The Lego Ninjago Movie (2017) is more than a few bricks short of a full load.
The latest entry in the Lego feature film franchise is also its most blatantly cynical toy commercial, offering little in return for your forked over ticket money other than a needlessly starry cast, a weak storyline and a massive middle finger to fans of the original “Lego Ninjago” cartoon series.
When evil Lord Garmadon (Justin Theroux) launches yet another attack on the island of Ninjago, it’s up to the Ninjas to repel him once again. Unbeknownst to Lord Garmadon, the Green Ninja (Dave Franco) is his estranged son Lloyd and when Garmadon gains the upper hand in the final battle for Ninjago, Lloyd disobeys his sensei and uses the ultimate weapon, drawing the monster Meowthra down on the island. To save the day, the Ninjas must journey to a hidden castle in search of the ultimate, ultimate weapon.

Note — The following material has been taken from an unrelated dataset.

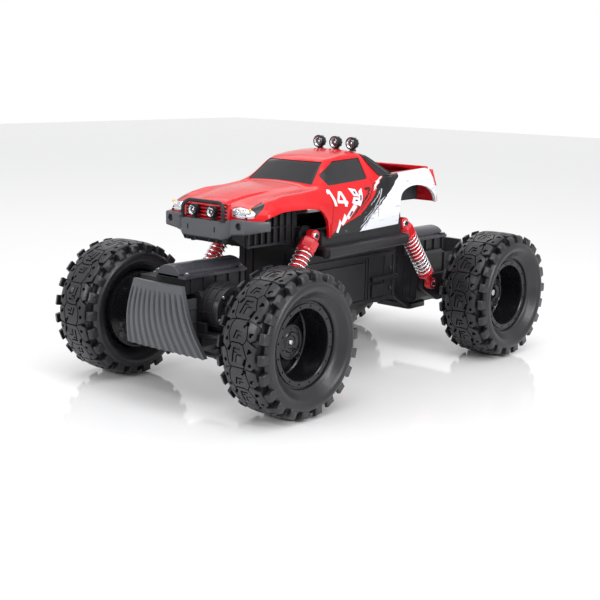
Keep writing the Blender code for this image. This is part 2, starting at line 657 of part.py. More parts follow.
def bed_liner():
    """Open tray inside the bed."""
    half, wall = BED_HALF_X - GAP, 0.0016
    obj = box("bed_liner", (-half, BED_FRONT + GAP, BED_FLOOR), (half, BED_REAR - GAP, 0.1850))
    cut(obj, box("bed_room", (-half + wall, BED_FRONT + GAP + wall, BED_FLOOR + wall), (half - wall, BED_REAR - GAP - wall, 0.20)))
    return finish(obj, "charcoal")


def roll_bar():
    """Hoop behind the cab with two stays down to the bed rails."""
    x, foot = 0.0475, 0.1893
    hoop = [(-x, 0.0500, foot), (-0.0365, 0.0345, 0.2030), (-0.0310, 0.0335, 0.2060), (0.0310, 0.0335, 0.2060),
            (0.0365, 0.0345, 0.2030), (x, 0.0500, foot)]
    return finish(tube("roll_bar", hoop, 0.0024, None, 2), "charcoal")


def roof_lamp(name, x):
    """Round lamp on a short stem; the stem stops at the roof."""
    z, y = 0.2143, 0.0225
    obj = rod(name, (x, y, z), (x, y + 0.0070, z), 0.0060, None, 16, 0.0045)
    add(obj, rod(f"{name}_stem", (x, y + 0.0015, 0.2104), (x, y + 0.0015, z), 0.0018, None, 8))
    return finish(obj, "lens")


def headlight_box(name, side, grow):
    x = sorted((side * (0.0300 - grow), side * (0.0560 + grow)))
    return box(name, (x[0], -0.1478 - 4 * grow, 0.1595 - grow), (x[1], -0.1340 + grow, 0.1655 + grow))


def headlight(name, side):
    obj = headlight_box(name, side, 0.0)
    x = side * 0.070
    sweep = [(0.0430, -0.16), (0.0450, -0.1475), (0.0480, -0.1440), (0.0560, -0.1350)]
    wedge = outline(f"{name}_sweep", [(x, -0.16)] + [(side * u, v) for u, v in sweep] + [(x, -0.12)], 0.1)
    wedge.location = (0, 0, 0.1625)
    cut(obj, wedge)
    return finish(obj, "lens")


def front_bumper():
    plan = [(0.0250, -0.1560), (0.0300, -0.1525), (0.0330, -0.1537), (0.0485, -0.1532), (0.0545, -0.1490),
            (0.0605, -0.1330), (0.0585, -0.1330), (0.0525, -0.1475), (0.0480, -0.1500)]
    obj = outline("front_bumper", mirrored(plan), 0.0110)
    obj.location = (0, 0, 0.1510)
    add(obj, box("bumper_lip", (-0.0240, -0.1550, 0.1385), (0.0240, -0.1508, 0.1470)))
    add(obj, box("bumper_bracket", (-0.018, -0.1530, 0.1392), (0.018, -0.1250, 0.1440)))
    for side in (1, -1):
        cut(obj, rod(f"fog_hole_{side}", (side * 0.0405, -0.17, 0.1512), (side * 0.0405, -0.1517, 0.1512), 0.0030, None, 12))
    return finish(obj, "grey")


def bull_bar():
    x, y = 0.0245, -0.1545
    low, bend, top = 0.1570, 0.1680, 0.1738
    hoop = [(-x, y, low), (-x, y, bend), (-0.0213, y + 0.002, top)]
    hoop += [(0.0213, y + 0.002, top), (x, y, bend), (x, y, low)]
    return finish(tube("bull_bar", hoop, 0.0015, None, 1), "charcoal")


def bull_lamp(name, x):
    obj = rod(name, (x, -0.1503, 0.1658), (x, -0.1573, 0.1658), 0.0040, None, 16, 0.0050)
    return finish(obj, "lens")


def grille():
    obj = box("grille", (-0.0280, -0.1497, 0.1500), (0.0280, -0.1484, 0.1630))
    for i in range(3):
        z = 0.1530 + 0.0033 * i
        cut(obj, box(f"grille_slot_{i}", (-0.024, -0.16, z), (0.024, -0.14, z + 0.0016)))
    return finish(obj, "red")


# ---------------------------------------------------------------- assembly
def axle_module(end):
    """Builds the front axle at end -1 and the same module turned round at end +1."""
    word = "front" if end < 0 else "rear"
    steered = end < 0
    pivot = new_empty(f"{word}_axle_roll", (0, end * BALL_Y, ROLL_Z))
    axle = new_empty(f"{word}_axle_frame", (0, end * (AXLE_Y - BALL_Y), AXLE_Z - ROLL_Z), pivot, 0.0 if end < 0 else pi)
    gearcase(f"{word}_gearcase", axle, steered)
    skid_plate(f"{word}_skid_plate", axle)
    motor(f"{word}_motor", axle)
    motor_cover(f"{word}_motor_cover", axle)
    trailing_arm(f"{word}_trailing_arm", axle)
    drive_shaft(f"{word}_drive_shaft", axle, KINGPIN_X - 0.012 if steered else WHEEL_X + 0.002, not steered)
    for side, side_word in ((1, "left"), (-1, "right")):
        name = f"{word}_{side_word}"
        if steered:
            kingpin = new_empty(f"{name}_kingpin", (side * KINGPIN_X, 0, 0), axle)
            knuckle(f"{name}_knuckle", side, kingpin)
        hub = wheel(name, side, end, None)
        if steered:
            stub_shaft(f"{name}_axle_shaft", hub)
        shock(f"{name}_shock", side, end)
    if steered:
        tie_rod("tie_rod", axle)
        steering_servo("steering_servo", axle)
        horn = new_empty("servo_horn_pivot", (HORN_X, -STEER_ARM + 0.0035, HORN_Z), axle)
        servo_horn("servo_horn", horn)


def build():
    chassis_tub()
    battery_door()
    battery_pack()
    circuit_board()
    power_switch()
    side_step("left_side_step", 1)
    side_step("right_side_step", -1)
    body_shell()
    window_insert()
    bed_liner()
    roll_bar()
    for word, x in (("left", 0.0204), ("middle", 0.0), ("right", -0.0204)):
        roof_lamp(f"{word}_roof_lamp", x)
    for word, side in (("left", 1), ("right", -1)):
        headlight(f"{word}_headlight", side)
        bull_lamp(f"{word}_bull_lamp", side * 0.0114)
    front_bumper()
    bull_bar()
    grille()
    axle_module(-1)
    axle_module(1)


clear_scene()
PARTS = collection("rock_crawler")
CUTTERS = collection("cutters")
build()
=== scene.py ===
"""Looks of the toy rock crawler: tyres, rims, painted shell, shocks, lamps and detail on the CAD frame."""
import bmesh
import bpy
import numpy as np
from math import cos, hypot, pi, radians, sin
from mathutils import Matrix, Vector


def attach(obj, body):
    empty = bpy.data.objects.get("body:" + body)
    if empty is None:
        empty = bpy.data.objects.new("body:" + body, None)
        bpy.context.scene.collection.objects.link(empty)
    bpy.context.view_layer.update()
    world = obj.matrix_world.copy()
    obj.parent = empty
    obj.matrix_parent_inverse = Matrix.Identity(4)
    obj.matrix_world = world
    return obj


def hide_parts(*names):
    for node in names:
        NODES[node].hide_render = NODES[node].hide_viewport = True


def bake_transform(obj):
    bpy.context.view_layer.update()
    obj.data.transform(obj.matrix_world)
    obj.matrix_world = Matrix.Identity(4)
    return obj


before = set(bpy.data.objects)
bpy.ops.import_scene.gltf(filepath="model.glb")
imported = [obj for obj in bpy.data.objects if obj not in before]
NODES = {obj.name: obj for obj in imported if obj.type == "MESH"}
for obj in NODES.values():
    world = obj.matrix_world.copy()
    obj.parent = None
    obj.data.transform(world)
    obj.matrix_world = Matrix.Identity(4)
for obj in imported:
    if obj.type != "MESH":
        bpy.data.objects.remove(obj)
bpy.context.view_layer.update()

MM = 0.001
SIDES = ((1, "left"), (-1, "right"))
# they lay an outline's local X, Y and Z along the car's (Y, Z, X) and (X, Z, Y)
SIDEWAYS = Matrix(((0, 0, 1, 0), (1, 0, 0, 0), (0, 1, 0, 0), (0, 0, 0, 1)))
LENGTHWISE = Matrix(((1, 0, 0, 0), (0, 0, 1, 0), (0, 1, 0, 0), (0, 0, 0, 1)))


# ---------------------------------------------------------------- camera, light, floor
def make_camera():
    camera = bpy.data.cameras.new("camera")
    camera.lens = 70.2
    camera.sensor_width = 36.0
    camera.clip_start = 0.01
    obj = bpy.data.objects.new("camera", camera)
    bpy.context.scene.collection.objects.link(obj)
    yaw, pitch, roll = radians(40.93), radians(-11.23), radians(1.07)
    turn = Matrix.Rotation(yaw, 4, "Z") @ Matrix.Rotation(pi / 2 + pitch, 4, "X") @ Matrix.Rotation(roll, 4,
            "Z")
    obj.matrix_world = Matrix.Translation((0.7285, -0.8639, 0.2852)) @ turn
    bpy.context.scene.camera = obj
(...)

The original TV series on which the movie loosely draws from (itself based on an existing Lego toy line) tells the story of Master Wu, who sets out to train elemental ninjas in the art of Spinjitsu, battling Garmadon, his master The Overlord and their army of snake men. It offers a witty and wryly wise action comedy adventure with surprisingly strong character development over the course of its (so far) eight seasons.
The movie version jettisons nearly all of this mythology and the original voice cast in favour of a celebrity-voiced generic martial arts adventure that plays out like a Mega Bloks “Power Rangers” knock-off rather than the prestige Lego movies we’ve come to expect. The changes might not be so aggravating were they not so comprehensively and surgically aimed at selling merchandise.
You’ve bought your tickets and been provided with a flaccid and uninspired script which exists merely to pad out the running time and join the good bits they showed you in the trailer, so why not pick up the video game? Maybe you’re coveting the prominently featured Green Ninja Mechadragon? Or the Fire Ninja Mecha? Or maybe the Mecha Man Garmadon builds once he sees the other ninja have them? Hell, why not just go all out and splurge £109 on the Master Wu’s sailing junk Destiny’s Bounty model where several key scenes are set? At the very least buy a lunchbox, yeah?
Younger fans of the TV show may find the voice cast changes and complete discontinuity from their favourite TV show disappointing or unsettling. Even the personalities of the characters have changed without good reason and the brief nod to the TV series when Lloyd’s ringtone is revealed to be the theme tune just rubs salt into the wound. If any of these changes resulted in a better movie, they could easily be overlooked but they don’t. “The Lego Ninjago Movie” tries desperately to mimic “The Lego Movie” and “The Lego Batman Movie” but it has less than a tenth of the wit of the former and none of the energy and brio of the latter. It’s incredible to think this dreary brickfest was overseen by Phil Lord and Chris Miller themselves although suddenly, I can see Kathleen Kennedy’s point of view. Do yourself a favour: binge watch some of the TV show and wait for this cynical cash grab to turn up on Netflix.